### TASK BRIEF
Extract all lines containing "hinge".

### INFORMATION SUPPLIED
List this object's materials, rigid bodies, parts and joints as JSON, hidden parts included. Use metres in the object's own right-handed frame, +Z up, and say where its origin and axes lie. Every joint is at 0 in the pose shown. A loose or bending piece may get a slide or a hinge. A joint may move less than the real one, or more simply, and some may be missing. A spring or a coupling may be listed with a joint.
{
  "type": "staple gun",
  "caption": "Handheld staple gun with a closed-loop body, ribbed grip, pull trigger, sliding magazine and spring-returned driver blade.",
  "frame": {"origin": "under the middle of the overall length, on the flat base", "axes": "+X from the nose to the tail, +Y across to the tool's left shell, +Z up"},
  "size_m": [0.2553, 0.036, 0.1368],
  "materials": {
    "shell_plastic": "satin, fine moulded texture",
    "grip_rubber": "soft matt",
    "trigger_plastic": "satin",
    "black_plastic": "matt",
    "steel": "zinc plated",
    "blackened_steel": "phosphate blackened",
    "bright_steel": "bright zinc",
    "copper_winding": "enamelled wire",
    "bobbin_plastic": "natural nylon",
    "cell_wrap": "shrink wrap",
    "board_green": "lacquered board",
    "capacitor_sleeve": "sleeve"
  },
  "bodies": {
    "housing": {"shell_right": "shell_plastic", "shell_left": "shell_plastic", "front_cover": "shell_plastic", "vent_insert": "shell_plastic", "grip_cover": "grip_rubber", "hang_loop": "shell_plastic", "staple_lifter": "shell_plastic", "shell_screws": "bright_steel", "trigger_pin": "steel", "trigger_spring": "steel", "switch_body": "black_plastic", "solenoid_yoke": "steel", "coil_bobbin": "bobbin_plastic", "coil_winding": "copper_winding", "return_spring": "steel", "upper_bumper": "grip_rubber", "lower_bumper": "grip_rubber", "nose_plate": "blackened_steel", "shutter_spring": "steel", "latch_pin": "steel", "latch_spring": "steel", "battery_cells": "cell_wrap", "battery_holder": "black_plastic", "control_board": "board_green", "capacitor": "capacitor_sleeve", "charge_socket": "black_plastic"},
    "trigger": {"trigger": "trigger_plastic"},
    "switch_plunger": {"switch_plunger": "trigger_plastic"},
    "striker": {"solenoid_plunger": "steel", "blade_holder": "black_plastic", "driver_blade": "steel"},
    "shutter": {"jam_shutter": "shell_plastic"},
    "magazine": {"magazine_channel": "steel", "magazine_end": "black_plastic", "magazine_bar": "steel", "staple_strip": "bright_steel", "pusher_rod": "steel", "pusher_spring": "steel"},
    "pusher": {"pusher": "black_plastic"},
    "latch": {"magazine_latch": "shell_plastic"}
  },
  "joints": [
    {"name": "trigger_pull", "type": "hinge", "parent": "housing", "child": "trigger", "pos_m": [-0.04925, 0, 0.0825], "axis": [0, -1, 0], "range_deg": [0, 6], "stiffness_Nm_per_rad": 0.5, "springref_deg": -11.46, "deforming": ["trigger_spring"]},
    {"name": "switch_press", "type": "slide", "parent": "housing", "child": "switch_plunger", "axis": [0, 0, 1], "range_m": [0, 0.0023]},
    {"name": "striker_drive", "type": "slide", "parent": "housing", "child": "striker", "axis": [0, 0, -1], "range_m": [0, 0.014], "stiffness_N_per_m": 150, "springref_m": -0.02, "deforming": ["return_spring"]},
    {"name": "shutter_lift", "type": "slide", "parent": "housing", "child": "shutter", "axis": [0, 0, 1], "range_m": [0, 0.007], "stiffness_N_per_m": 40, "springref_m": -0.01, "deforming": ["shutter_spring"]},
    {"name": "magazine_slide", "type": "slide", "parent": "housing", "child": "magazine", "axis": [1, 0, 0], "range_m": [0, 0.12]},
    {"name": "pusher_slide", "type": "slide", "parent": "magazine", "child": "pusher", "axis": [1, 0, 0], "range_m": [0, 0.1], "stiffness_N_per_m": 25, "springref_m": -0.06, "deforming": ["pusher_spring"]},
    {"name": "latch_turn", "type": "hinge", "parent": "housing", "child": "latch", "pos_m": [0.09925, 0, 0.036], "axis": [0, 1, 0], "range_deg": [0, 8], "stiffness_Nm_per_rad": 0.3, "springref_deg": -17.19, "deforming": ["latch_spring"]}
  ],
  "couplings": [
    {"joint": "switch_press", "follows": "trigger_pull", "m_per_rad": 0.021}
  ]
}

* * *

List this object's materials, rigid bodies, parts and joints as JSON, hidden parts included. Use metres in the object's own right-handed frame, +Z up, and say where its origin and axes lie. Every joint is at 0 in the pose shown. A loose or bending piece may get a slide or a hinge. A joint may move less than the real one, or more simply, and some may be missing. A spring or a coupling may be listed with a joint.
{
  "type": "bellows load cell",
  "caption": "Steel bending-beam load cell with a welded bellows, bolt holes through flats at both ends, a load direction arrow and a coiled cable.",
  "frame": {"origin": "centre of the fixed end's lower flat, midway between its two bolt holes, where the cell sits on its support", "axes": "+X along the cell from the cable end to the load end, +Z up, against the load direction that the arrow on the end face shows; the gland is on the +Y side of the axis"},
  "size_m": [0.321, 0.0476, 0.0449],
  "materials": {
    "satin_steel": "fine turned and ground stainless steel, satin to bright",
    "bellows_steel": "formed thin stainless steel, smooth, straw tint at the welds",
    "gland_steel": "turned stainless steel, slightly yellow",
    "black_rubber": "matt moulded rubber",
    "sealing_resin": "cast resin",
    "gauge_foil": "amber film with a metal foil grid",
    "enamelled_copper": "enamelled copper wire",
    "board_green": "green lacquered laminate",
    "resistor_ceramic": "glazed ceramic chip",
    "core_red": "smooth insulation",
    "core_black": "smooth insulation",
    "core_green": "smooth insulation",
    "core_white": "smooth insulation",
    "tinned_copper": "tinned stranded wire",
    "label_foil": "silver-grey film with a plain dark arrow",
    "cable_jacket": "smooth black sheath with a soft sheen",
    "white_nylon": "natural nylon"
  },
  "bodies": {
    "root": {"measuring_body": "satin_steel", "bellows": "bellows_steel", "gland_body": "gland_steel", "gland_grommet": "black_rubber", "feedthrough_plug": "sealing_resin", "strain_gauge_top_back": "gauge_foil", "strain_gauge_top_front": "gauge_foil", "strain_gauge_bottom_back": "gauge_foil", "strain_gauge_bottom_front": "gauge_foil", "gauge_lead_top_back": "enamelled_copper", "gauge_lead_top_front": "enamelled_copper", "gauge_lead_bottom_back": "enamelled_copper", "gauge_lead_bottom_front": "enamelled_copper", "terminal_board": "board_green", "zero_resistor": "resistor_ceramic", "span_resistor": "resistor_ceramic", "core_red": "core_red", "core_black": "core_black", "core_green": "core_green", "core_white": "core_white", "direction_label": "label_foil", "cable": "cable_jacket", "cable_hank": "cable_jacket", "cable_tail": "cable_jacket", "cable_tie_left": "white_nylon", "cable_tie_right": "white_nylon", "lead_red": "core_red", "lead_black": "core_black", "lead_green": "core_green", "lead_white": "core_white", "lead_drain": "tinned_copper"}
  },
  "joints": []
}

### IN RESPONSE
List this object's materials, rigid bodies, parts and joints as JSON, hidden parts included. Use metres in the object's own right-handed frame, +Z up, and say where its origin and axes lie. Every joint is at 0 in the pose shown. A loose or bending piece may get a slide or a hinge. A joint may move less than the real one, or more simply, and some may be missing. A spring or a coupling may be listed with a joint.
    {"name": "trigger_pull", "type": "hinge", "parent": "housing", "child": "trigger", "pos_m": [-0.04925, 0, 0.0825], "axis": [0, -1, 0], "range_deg": [0, 6], "stiffness_Nm_per_rad": 0.5, "springref_deg": -11.46, "deforming": ["trigger_spring"]},
    {"name": "latch_turn", "type": "hinge", "parent": "housing", "child": "latch", "pos_m": [0.09925, 0, 0.036], "axis": [0, 1, 0], "range_deg": [0, 8], "stiffness_Nm_per_rad": 0.3, "springref_deg": -17.19, "deforming": ["latch_spring"]}
List this object's materials, rigid bodies, parts and joints as JSON, hidden parts included. Use metres in the object's own right-handed frame, +Z up, and say where its origin and axes lie. Every joint is at 0 in the pose shown. A loose or bending piece may get a slide or a hinge. A joint may move less than the real one, or more simply, and some may be missing. A spring or a coupling may be listed with a joint.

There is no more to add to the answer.